Performance that makes it unplayable
I chose this one carefully because different people have different takes on what performance means. A game should run optimally at 30 FPS with a good resolution, and no problems with controls or latency. This is the bare minimum, mind you. If the game can’t do that, then it’s not really worth it.
Doing 120 FPS at 4K might be desirable for someone out there, but it’s not for me. However no matter what PC or console used, if it still has bad controls and latency issues, as well framedrops that affect gameplay then it’s unplayable.
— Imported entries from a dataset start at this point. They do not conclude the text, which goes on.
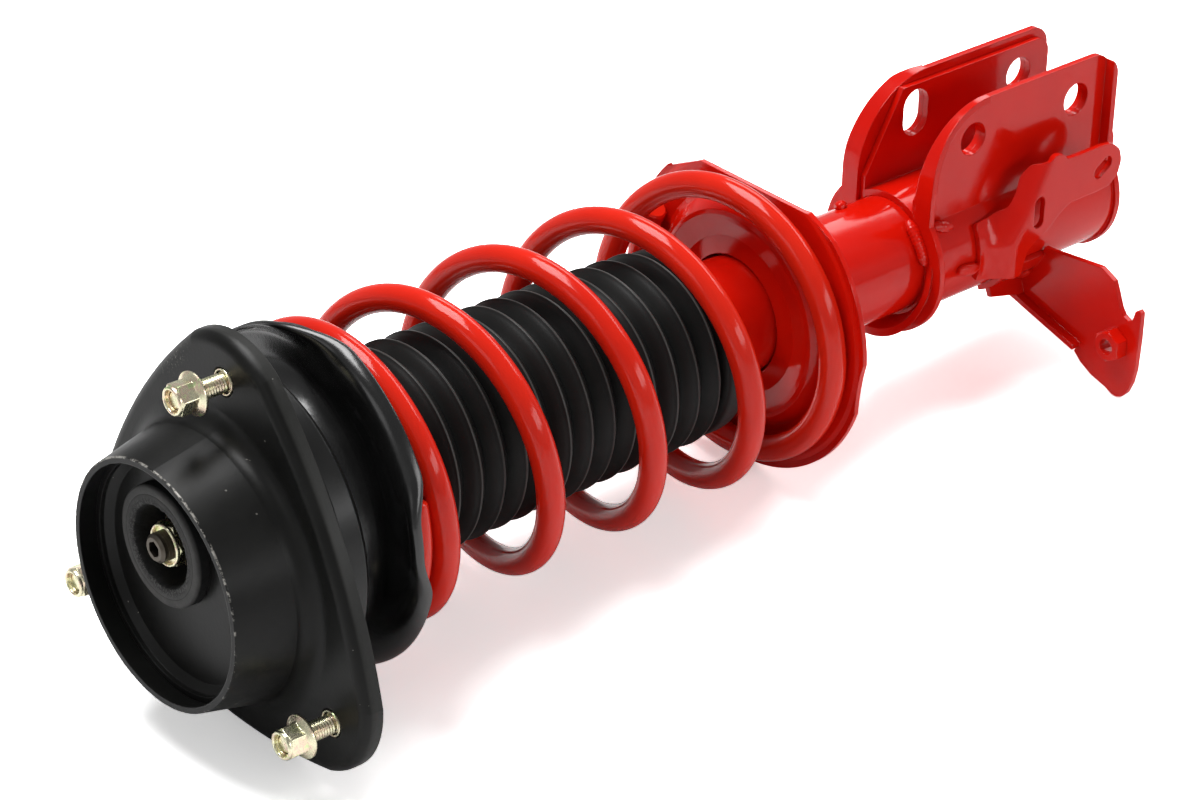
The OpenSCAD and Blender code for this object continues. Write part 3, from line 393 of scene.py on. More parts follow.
def long_hole(a, b, radius):
    """Outline of a hole with round ends about the points a and b."""
    a, b = np.array(a, float), np.array(b, float)
    lie = math.atan2(*(b - a)[::-1])
    turn = np.linspace(0, math.pi, 13)
    ends = [(b, lie - math.pi / 2), (a, lie + math.pi / 2)]
    return np.array([(centre[0] + radius * math.cos(first + t), centre[1] + radius * math.sin(first + t))
                     for centre, first in ends for t in turn])


SENSOR_Y, SADDLE_R, LINE_T = 38, 29.15, 2.6
SENSOR_BEND_Z, BEND_SLANT, BEND_START_X, SWEEP = 441, 0.53, 4.5, 15
SENSOR_HOLE_R, SENSOR_CORNER, SENSOR_GRID = 3.2, 1.8, 1.6


def sensor_form(x, z):
    """The pressing's outer face: a foot on the round shell, a sweep outwards and the flat plate."""
    foot = math.sqrt((SADDLE_R + LINE_T) ** 2 - min(abs(x), 20) ** 2)
    bend = SENSOR_BEND_Z + BEND_SLANT * max(0, x - BEND_START_X)
    t = min(max((bend - z) / SWEEP, 0), 1)
    return Vector((x, SENSOR_Y - (SENSOR_Y - foot) * t * t * (3 - 2 * t), z))


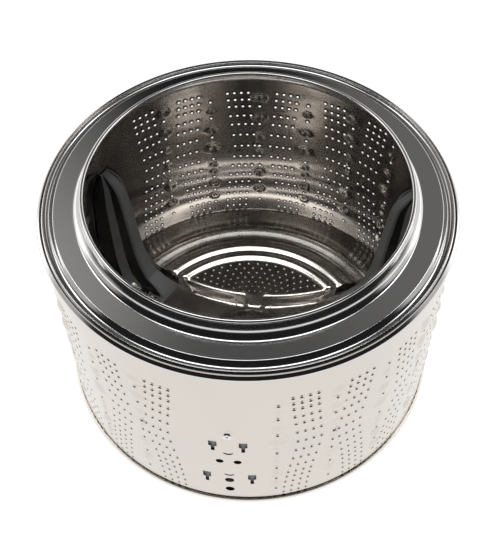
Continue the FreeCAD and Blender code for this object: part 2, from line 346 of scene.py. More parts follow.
# ---- finishes --------------------------------------------------------------------------
@dataclass
class Wiring:
    """A shader's nodes and the links between them."""

    tree: bpy.types.NodeTree

    def add(self, kind: str, feeds: dict | None = None, **settings: object) -> bpy.types.Node:
        """Adds a node, sets it up and feeds its inputs.

        Args:
            kind: Blender's node type.
            feeds: a plain value or another node's output for each input.
            settings: the node's own properties.

        Returns:
            The node.
        """
        node = self.tree.nodes.new(kind)
        for key, value in settings.items():
            setattr(node, key, value)
        for key, feed in (feeds or {}).items():
            if isinstance(feed, bpy.types.NodeSocket):
                self.tree.links.new(feed, node.inputs[key])
            else:
                node.inputs[key].default_value = feed
        return node

    def noise(self, place: bpy.types.NodeSocket, scale: float, detail: float = 2.0) -> bpy.types.NodeSocket:
        """Adds a noise.

        Args:
            place: the coordinates that it reads.
            scale: how fine it is.
            detail: how many finer layers it has.

        Returns:
            The noise's strength.
        """
        feeds = {"Vector": place, "Scale": scale, "Detail": detail}
        return self.add("ShaderNodeTexNoise", feeds).outputs["Fac"]

    def colour(self, shader: bpy.types.Node, share: bpy.types.NodeSocket, low: Iterable[float],
               high: Iterable[float]) -> None:
        """Mottles a shader between two colours.

        Args:
            shader: the shader.
            share: the noise that mixes them.
            low: the colour at 0.
            high: the colour at 1.
        """
        feeds = {"A": (*low, 1.0), "B": (*high, 1.0), "Factor": share}
        mix = self.add("ShaderNodeMix", feeds, data_type="RGBA")
        self.tree.links.new(mix.outputs["Result"], shader.inputs["Base Color"])

    def roughen(self, shader: bpy.types.Node, share: bpy.types.NodeSocket, reach: Point,
                band: Point = (0.0, 1.0)) -> None:
        """Varies a shader's roughness.

        Args:
            shader: the shader.
            share: the noise that it follows.
            reach: the lowest and highest roughness.
            band: the noise's strengths that give them.
        """
        feeds = {"From Min": band[0], "From Max": band[1], "To Min": reach[0], "To Max": reach[1],
                 "Value": share}
        rough = self.add("ShaderNodeMapRange", feeds)
        self.tree.links.new(rough.outputs["Result"], shader.inputs["Roughness"])

    def emboss(self, shader: bpy.types.Node, height: bpy.types.NodeSocket, strength: float) -> None:
        """Gives a shader a fine relief.

        Args:
            shader: the shader.
            height: the noise that it follows.
            strength: how strong it is.
        """
        feeds = {"Strength": strength, "Distance": RELIEF, "Height": height}
        bump = self.add("ShaderNodeBump", feeds)
        self.tree.links.new(bump.outputs["Normal"], shader.inputs["Normal"])


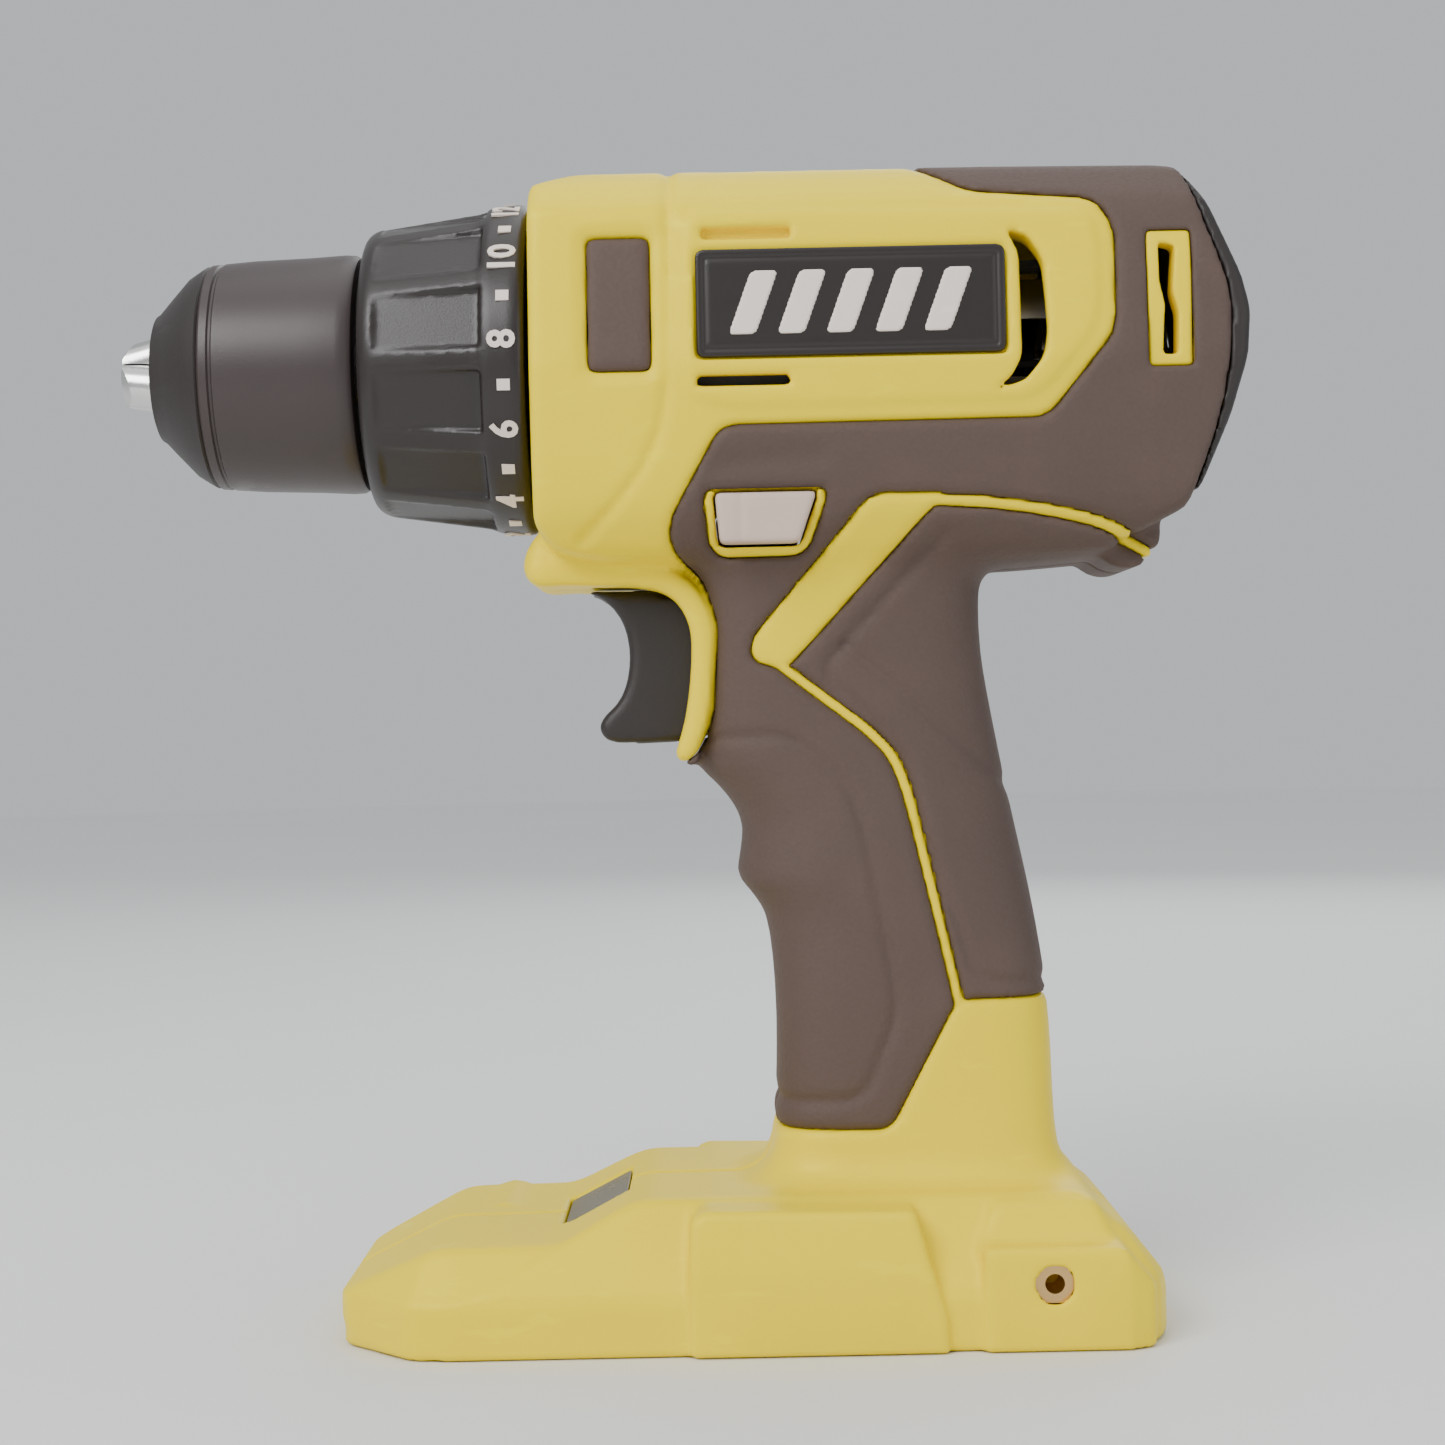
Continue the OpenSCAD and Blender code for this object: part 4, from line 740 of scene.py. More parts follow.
def window_form(g):
    """Windows in the barrel's sides, the selectors' slots, the lamp's and the inserts'."""
    side = np.abs(g.y)
    cut = both(outline(SIDE_VENT, g.u, g.z, 1.2), 12 - side)
    for (a, b, c, e), floor in zip(SLOTS, (HALF_W - 3.8, 12)):
        cut = either(cut, both(brick(g, (a, b), EVERYWHERE, (c, e), 0.3), floor - side))
    low, high = BEZEL
    cut = either(cut, both(brick(g, (low[0] - 0.1, high[0] + 0.1), EVERYWHERE,
                                 (low[2] - 0.1, high[2] + 0.1), 0.4), 16 - side))
    low, high = BADGE
    cut = either(cut, both(brick(g, (low[0], high[0]), EVERYWHERE, (low[2], high[2]), 1.6),
                           HALF_W - BADGE_NEST - side))
    cut = either(cut, outline(BUTTON, g.u, g.z, 1.0) - 0.35 + 0 * side)
    low, high = SPEED
    cut = either(cut, brick(g, (low[0] - 5.6, high[0] + 0.6), (low[1] - 0.6, high[1] + 0.6),
                            (low[2] - 0.4, AXIS_Z + 60), 0.5))
    low, high = LENS
    lamp = both(both(np.abs(g.u - (low[0] + high[0]) / 2) - (high[0] - low[0]) / 2,
                     side - high[1]), -1.0 - lens_height(g))
    cut = either(cut, both(lamp, lens_height(g) - 9))
    low, high = INSERT
    r = np.hypot(g.u - (low[0] + high[0]) / 2, g.z - (low[2] + high[2]) / 2)
    mouth = both(r - 3.1, INSERT_MOUTH - side)
    nest = both(r - 3.75, np.abs(side - INSERT_MOUTH + 4) - 4.1)
    return either(either(cut, mouth), nest)


def screw_form(g):
    """Deep round recesses over the housing screws' heads, on the right side only."""
    cut = None
    for centre in screw_places():
        r = np.sqrt((g.u - centre[0]) ** 2 + (g.z - centre[1]) ** 2)
        one = both(r - SCREW_WELL, 8.0 - g.y)
        cut = one if cut is None else either(cut, one)
    return cut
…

Back in the day, these things weren’t as noticeable as they are now, but you can still tell that performance wasn’t the concern. Does it make it bad? No, there are multiple games that have poor performance and are still gems. But nowadays, it’s expected to perform well out of the box and devs are skimping on it. No real excuse for this behavior, because computers are as strong as they could be nowadays and we can still see issues.
Closing Words
There’s more things that could make stuff good or bad. I didn’t mention tackled on multiplayer because sometimes it can be good (like Mass Effect 3 Multiplayer), or bad, (like Gacha mechanics), but those are not exactly things I can say they are what I think they are bad in general. Gacha mechanics can still exist in games, like in a form of an in-game casino that rewards you with in-game money and the like, so it can be a bit fun to engage with it.
But all things are finite and this is where this post ends. Not to say I’m someone with all the knowledge in the world, but this is exactly how I feel when I play a game, and eventually conclude that it’s good or bad.